At any one moment there are millions of us texting, tweeting, sharing pictures on Instagram or updating Facebook. What that means is we have to concentrate more on the phone and the computer. And that makes us take our attention away from those around us. I’ll admit I am completely guilty of sitting in the same room as a friend while we ignore each other’s presence and check our email, facebook, instagram, and twitter. Maybe we should think about what we’re losing by using social media – the social skills that help us establish trust and understanding with our fellow human beings, and rediscovering those quality conversations.
We are constantly checking our phones and tablets for the latest update on social media sites. We all seem to have heart palpitations if we misplace our iPhones for 5 minutes, and the world clearly comes to an end if we forget our phones at home for a whole day.

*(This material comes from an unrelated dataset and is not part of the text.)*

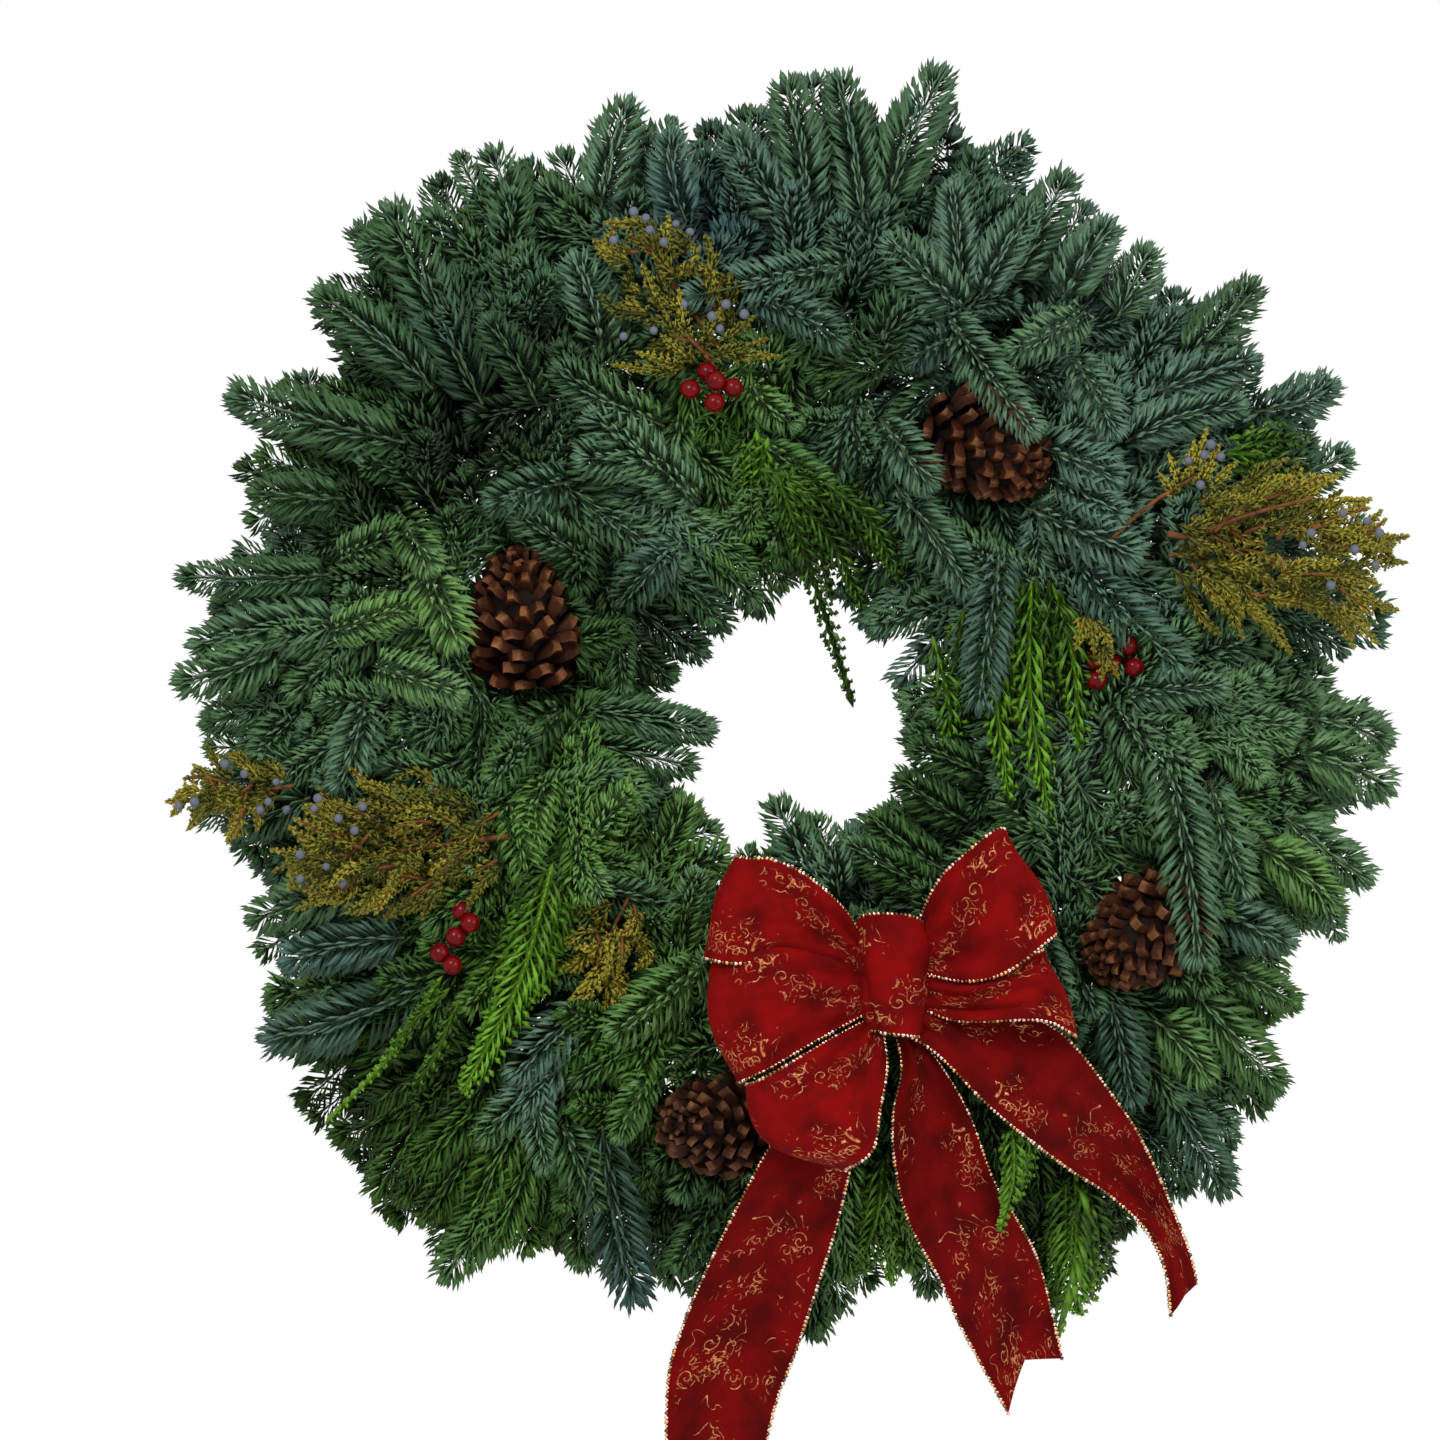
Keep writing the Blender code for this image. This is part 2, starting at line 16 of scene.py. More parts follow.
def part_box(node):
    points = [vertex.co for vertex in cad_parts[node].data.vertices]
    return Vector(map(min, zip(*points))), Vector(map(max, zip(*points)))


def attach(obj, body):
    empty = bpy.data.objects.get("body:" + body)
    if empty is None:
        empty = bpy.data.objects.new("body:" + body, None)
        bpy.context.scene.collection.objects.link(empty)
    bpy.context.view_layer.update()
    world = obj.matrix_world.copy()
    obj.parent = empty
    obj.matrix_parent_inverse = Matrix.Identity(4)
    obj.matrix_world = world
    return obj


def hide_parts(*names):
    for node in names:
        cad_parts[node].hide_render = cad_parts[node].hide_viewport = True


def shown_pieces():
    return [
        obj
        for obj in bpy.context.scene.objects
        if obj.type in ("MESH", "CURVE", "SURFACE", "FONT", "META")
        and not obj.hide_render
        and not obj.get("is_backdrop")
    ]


bl_info = {
    "name": "Evergreen wreath",
    "version": (1, 0, 0),
    "blender": (4, 5, 0),
    "location": "View3D > Sidebar > Wreath",
    "description": "Builds a bound evergreen wreath with cones, berries and a ribbon bow",
    "category": "Add Mesh",
}

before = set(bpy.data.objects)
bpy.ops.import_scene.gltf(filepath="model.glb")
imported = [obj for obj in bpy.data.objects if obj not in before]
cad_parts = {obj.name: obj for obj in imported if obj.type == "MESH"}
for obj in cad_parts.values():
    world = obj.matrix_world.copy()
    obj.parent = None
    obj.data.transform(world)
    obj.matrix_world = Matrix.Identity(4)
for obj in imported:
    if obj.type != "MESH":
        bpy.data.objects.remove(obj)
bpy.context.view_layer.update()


def middle_of(node):
    """Middle of a node's box."""
    low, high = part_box(node)
    return (low + high) / 2


def depths_of(node):
    """Rearmost and foremost depth of a node."""
    low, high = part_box(node)
    return CENTRE.y - high.y, CENTRE.y - low.y


def metres(lengths):
    """Lengths of a table that is in millimetres, in metres."""
    return np.array(lengths) / 1000


CENTRE = middle_of("wire_ring")
KNOT = middle_of("bow_knot")
BUNCHES = 18
STEP = 360 / BUNCHES

# The ring and the stems bound along it. The stems lie STEM_LAY round their middle, which is at
# STEM_DEPTH; the middle of ring and stems together is at BUNDLE_DEPTH, with the binding wire round
# it at BIND_R. No needle ends inside the bundle's half width and behind its front.
RING_R = 0.185
RING_WIRE = 0.002
STEM_DEPTH = 0.0078
BUNDLE_DEPTH = 0.00565
BUNDLE_HALF_WIDTH = 0.0125
BUNDLE_FRONT = 0.019
STEM_LAY = 0.0032
BIND_R = 0.00925
BIND_WIRE = 0.0006
BIND_TURNS = 36

# The hanging loop: radius of its arch, rise above the ring, wire, and its hook round the bundle.
LOOP_R = 0.011
LOOP_RISE = 0.045
LOOP_WIRE = 0.0009
WRAP_R = 0.0112
LOOP_DEPTH = BUNDLE_DEPTH - WRAP_R


# ---------------------------------------------------------------- settings

def length(name, description, value, low, high):
    return bpy.props.FloatProperty(name=name, description=description, default=value,
                                   min=low, max=high, unit="LENGTH")


def colour(name, description, value):
    return bpy.props.FloatVectorProperty(name=name, description=description, subtype="COLOR",
                                         size=3, min=0.0, max=1.0, default=value)


class WreathSizes(bpy.types.PropertyGroup):
    needle_length: length("Needle length", "Length of a full grown fir needle", 0.0158, 0.008, 0.04)
    needle_width: length("Needle width", "Width of a fir needle", 0.0016, 0.0005, 0.004)
    ribbon_width: length("Ribbon width", "Width of the bow's ribbon", 0.0635, 0.02, 0.12)
    bead: length("Edge bead", "Radius of the beads on the ribbon's wired edges",
                 0.00125, 0.0003, 0.003)
    berry: length("Berry radius", "Radius of a red berry", 0.0051, 0.002, 0.012)


class WreathColours(bpy.types.PropertyGroup):
    # Older needles, and also the colour that painted shade darkens the fir towards.
    fir_deep: colour("Fir, deep green", "Older fir needles", (0.048, 0.114, 0.038))
    fir_bloom: colour("Fir, pale bloom", "Needles with a pale waxy bloom", (0.112, 0.210, 0.128))
    fir_fresh: colour("Fir, fresh green", "Young fir needles", (0.150, 0.300, 0.075))
    fir_blue: colour("Fir, blue", "Needles with a blue bloom", (0.060, 0.125, 0.130))
    twig: colour("Fir twig", "Bark of the thin fir twigs", (0.105, 0.160, 0.080))
    stem: colour("Fir stem", "Bark of the stems bound to the ring", (0.140, 0.075, 0.040))
    cedar: colour("Cedar", "Cedar scale leaves", (0.165, 0.385, 0.024))
    # Older cedar leaves, and also the colour of painted shade at the feet of strands.
    cedar_dark: colour("Cedar, shaded", "Older cedar leaves", (0.030, 0.078, 0.009))
    juniper: colour("Juniper", "Juniper tips", (0.410, 0.350, 0.036))
    # Older juniper leaves, and also the colour of painted shade at the feet of twigs.
    juniper_dark: colour("Juniper, shaded", "Older juniper leaves", (0.105, 0.118, 0.016))
    juniper_berry: colour("Juniper berry", "Bloom on the juniper berries", (0.135, 0.145, 0.200))
    juniper_bark: colour("Juniper bark", "Bark of the juniper stems", (0.240, 0.084, 0.024))
    # Inner parts of the scales and the core, darker in part as painted shade of the recesses.
    cone_inside_and_shade: colour("Cone, inside", "Inner part of the cone scales", (0.012, 0.0045, 0.0022))
    cone_brown: colour("Cone, scale", "Outer part of the cone scales", (0.062, 0.0155, 0.0036))
    # Pale tips of the scales, brightened in part as painted highlight.
    cone_tip_and_highlight: colour("Cone, tip", "Tips of the cone scales", (0.300, 0.120, 0.045))
    berry_red: colour("Berry", "Lacquer of the red berries", (0.165, 0.0005, 0.0024))
    velvet: colour("Velvet", "Pile of the ribbon", (0.195, 0.0012, 0.0012))
    gold: colour("Gold", "Print and beads of the ribbon", (0.850, 0.430, 0.190))
    green_wire: colour("Green wire", "Painted ring and binding wire", (0.020, 0.060, 0.030))


# ---------------------------------------------------------------- places and curves

def flat(x, z, depth):
    """The point at x and z from the ring's middle, that far forward of it."""
    return np.array([CENTRE.x + x, CENTRE.y - depth, CENTRE.z + z])


def polar(radius, degrees, depth):
    """The point at a radius and an angle round the ring's middle, that far forward of it."""
    a = math.radians(degrees)
    return flat(radius * math.cos(a), radius * math.sin(a), depth)


def unit(v):
    return v / np.maximum(np.linalg.norm(v, axis=-1, keepdims=True), 1e-12)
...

I recently read an article called “Are You an Infomaniac,” and according to the article:
- 34% check their smartphone after sex,
- 23% go on Twitter more than 10 times a day,
- 51% check social network sites at dinner,
- 62% use their phones while shopping and
- 42% will stop a conversation if their phone beeps.
People want or need to be connected to their email and social media channels constantly. This has made me almost come to the point where I resent social media because I am guilty of just about everything on that list. But while I complain about information overload and having no time to do the quality things in life, I am at the same time adding to the volume.
I love Facebook. I adore the sarcastic comments acquaintances make on one another’s status updates. I delight in connecting with old friends, and learning about new friends. I cherish sharing pictures and having the opportunity to show them to friends and family. I get a surprising amount of local and national news from social media. Facebook connects me in meaningful and not-so-meaningful ways to the people and places I care about. Up until I started this class, I refused to get a Twitter. I personally don’t believe my life is interesting enough to update people on… unless you really want to hear how I #wenttoclass, #studiedfortheCPA, or #madechickenfordinner.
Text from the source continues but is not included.